Route information
- Part of E851
- Maintained by Ministria e Infrastruktures

Major junctions
- West end: R9 in Montenegro (start)
- Bogë Peja Kline Gjurgjice Gllogovac Sllatine e Madhe Prishtina Airport "Adem Jashari" Miradi e Poshtme Uglare Fushe Kosova Prishtina to Podujeva Llukare Prapashtice
- East end: 39 in Serbia, Medvece (end)

Location
- Districts: Pristina, Prizren, Peja

Highway system
- Roads in Kosovo;

= M-9 (Kosovo) =

Highway connecting east and west Kosovo

The M9 (Albanian: Nacionale 9, Serbian: Magistralni put 9) also commonly known as Rruga Prishtinë-Pejë and N9 is a road which connects the eastern and western part of Kosovo.
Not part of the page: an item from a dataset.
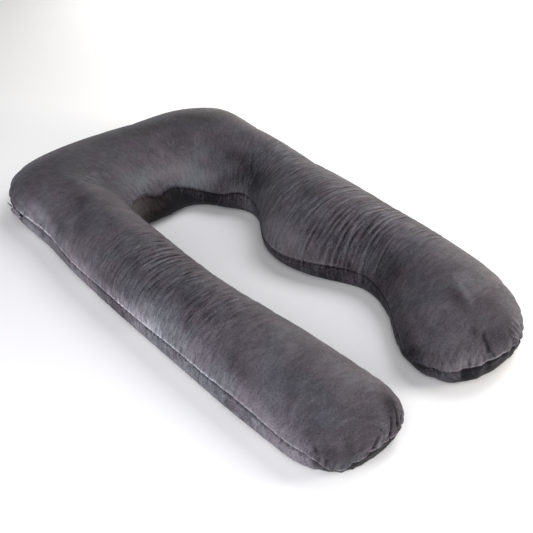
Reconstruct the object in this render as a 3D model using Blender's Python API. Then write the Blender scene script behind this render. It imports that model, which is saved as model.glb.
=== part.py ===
"""Body pillow: a filled, U-shaped pillow in plush velvet, lying on its back.

Two panels are cut to one outline, sewn together round the rim and filled. The top panel rises to a
crown, the seam pulls the sides in, and the lower panel curves under to the patch on which the
pillow rests. One arm is plain and straight; the other has a belly, a narrow neck and a round foot.
A folded zip facing and the tip of the zip tape stick out of the seam beside the head.

Units are metres and +Z is up. The head section lies at +Y and both arms run towards -Y, the plain
one at -X. The origin is at the centre of the pillow's box, on the surface that it rests on.
"""

from collections import namedtuple

import bmesh
import bpy
import numpy as np
from mathutils import Vector
from mathutils.bvhtree import BVHTree

# ---- Driving dimensions ----
SEAM_HEIGHT = 0.056      # the rim seam above the surface
CROWN_POWER = 1.85       # section of the top panel: 2 is an ellipse, less is drawn in at the rim
LOWER_POWER = 2.7        # section of the lower panel, which is fuller
LOWER_SAG = 1.4          # depth of the lower panel if nothing pressed it flat, in seam heights
SEAM_DRAW = 0.004        # how far the stitches pull the rim in
SEAM_ROLL = 0.012        # half width of the furrow that the seam lies in
TIP_CROWN_POWER = 2.2    # how squarely the crown comes down at the end of an arm
TIP_SAG_GAIN = 1.3       # how soon the lower panel fills out behind the end of an arm

# ---- How finely the solid is faceted ----
STATION_PITCH = 0.026    # sections along the arms and the head
CLOSEST_PITCH = 0.0065   # sections are never closer than this
SEARCH_PITCH = 0.0015    # how finely the place of a crease is searched for
TOP_STEPS = 17           # points across the top panel, with both seam points
LOWER_STEPS = 13         # points across the lower panel, with both seam points
TIP_STEPS = 13           # sections in the round end of an arm

# ---- The sections, from the end of the plain arm round the head to the foot ----
# Each row lies across the pillow from its outer seam point to its inner one; crown is its height.
Section = namedtuple("Section", "name outer_x outer_y inner_x inner_y crown")
SECTIONS = (
    Section("plain_end", -0.363, -0.620, -0.106, -0.620, 0.146),
    Section("plain_low", -0.370, -0.450, -0.126, -0.450, 0.156),
    Section("plain_mid", -0.373, -0.270, -0.157, -0.270, 0.169),
    Section("plain_high", -0.376, -0.080, -0.164, -0.080, 0.173),
    Section("plain_root", -0.376, 0.080, -0.158, 0.080, 0.172),
    Section("crook_start", -0.371, 0.215, -0.149, 0.200, 0.169),
    Section("crook_side", -0.363, 0.350, -0.139, 0.213, 0.166),
    Section("crook_corner", -0.360, 0.521, -0.131, 0.220, 0.163),
    Section("crook_top", -0.296, 0.623, -0.120, 0.234, 0.161),
    Section("head_plain", -0.140, 0.662, -0.085, 0.233, 0.165),
    Section("head_middle", 0.010, 0.656, -0.010, 0.233, 0.171),
    Section("head_curved", 0.148, 0.639, 0.057, 0.234, 0.173),
    Section("bend_top", 0.277, 0.627, 0.098, 0.203, 0.175),
    Section("bend_corner", 0.395, 0.566, 0.116, 0.169, 0.173),
    Section("bend_side", 0.403, 0.401, 0.136, 0.149, 0.174),
    Section("arm_root", 0.390, 0.214, 0.158, 0.117, 0.175),
    Section("armpit", 0.387, 0.040, 0.135, 0.035, 0.174),
    Section("belly_rise", 0.398, -0.065, 0.072, -0.065, 0.173),
    Section("belly", 0.400, -0.150, 0.062, -0.150, 0.169),
    Section("belly_fall", 0.396, -0.245, 0.096, -0.245, 0.163),
    Section("neck", 0.392, -0.340, 0.147, -0.340, 0.155),
    Section("ankle", 0.392, -0.420, 0.138, -0.420, 0.152),
    Section("instep", 0.392, -0.500, 0.095, -0.500, 0.147),
    Section("foot", 0.394, -0.575, 0.035, -0.575, 0.141),
)

# ---- The round ends of the arms ----
# reach is how far the end runs past the last section, power how square it is, lean its sideways
# drift, towards the outer seam if it is positive.
Tip = namedtuple("Tip", "name reach power lean")
PLAIN_TIP = Tip("plain_tip", 0.151, 2.75, -0.014)
FOOT_TIP = Tip("foot_tip", 0.202, 2.25, 0.043)

# ---- Main creases across the arms ----
# y is where the crease crosses the arm's middle, slant how far it runs on per metre outwards, from
# x_from to x_to.
Crease = namedtuple("Crease", "y slant x_from x_to depth half_width")
CREASES = (
    Crease(0.332, 0.67, -0.250, -0.165, 0.0030, 0.010),
    Crease(0.003, 0.02, -0.285, -0.200, 0.0028, 0.010),
    Crease(-0.033, -0.30, -0.340, -0.265, 0.0034, 0.009),
    Crease(-0.056, -0.08, -0.310, -0.200, 0.0036, 0.009),
    Crease(-0.083, 0.02, -0.300, -0.200, 0.0030, 0.009),
    Crease(-0.103, -0.12, -0.335, -0.205, 0.0036, 0.010),
    Crease(-0.122, -0.08, -0.340, -0.220, 0.0028, 0.009),
    Crease(-0.163, -0.30, -0.350, -0.285, 0.0030, 0.010),
    Crease(-0.213, -0.04, -0.300, -0.205, 0.0026, 0.011),
    Crease(-0.286, -0.25, -0.310, -0.240, 0.0024, 0.010),
    Crease(0.141, 0.00, 0.190, 0.270, 0.0026, 0.011),
    Crease(0.038, -0.04, 0.195, 0.300, 0.0028, 0.010),
    Crease(0.013, -0.02, 0.210, 0.345, 0.0032, 0.010),
    Crease(-0.134, -0.12, 0.180, 0.290, 0.0030, 0.011),
    Crease(-0.208, 0.03, 0.150, 0.290, 0.0034, 0.009),
    Crease(-0.230, 0.04, 0.105, 0.330, 0.0042, 0.009),
    Crease(-0.251, 0.02, 0.160, 0.310, 0.0034, 0.009),
    Crease(-0.268, 0.05, 0.140, 0.310, 0.0040, 0.009),
    Crease(-0.285, 0.06, 0.150, 0.300, 0.0038, 0.009),
    Crease(-0.308, 0.03, 0.150, 0.300, 0.0036, 0.010),
    Crease(-0.330, 0.02, 0.150, 0.270, 0.0028, 0.010),
    Crease(-0.355, 0.01, 0.150, 0.290, 0.0030, 0.011),
    Crease(-0.482, 0.00, 0.185, 0.250, 0.0026, 0.011),
)

CREASE_FADE = 0.6        # how far past its middle a crease reaches, in lengths
CREASE_PINCH = 0.7       # how sharp its furrow is, in half widths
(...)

It starts from the border with Montenegro, passes through cities such as Peja and Pristina, and ends at the Serbian border. The road is 143 kilometers long.

== Route ==
The M9 begins at the closed Montenegro-Kosovo border, at Kuqishte. It passes through Peja and Pristina, offering scenic views and good road conditions. At Gjergjicë, it connects to R7, widening to 2x2 lanes. In Pristina, it intersects with the M2 road at a roundabout, commonly known to locals as the "Duplex Roundabout." After Pristina, it continues as a 1x1 road through the Gollak mountains and ends at Prapashticë.

== History ==
The N9 once linked the M2 in Montenegro to Pirot, spanning three countries. Notably, the Peja-Pristina section was crucial. The road has been renamed from M9 to N9, but it is unknown when this happened. The Montenegrin part of the ex-Yugoslavian road is called R-9 nowadays.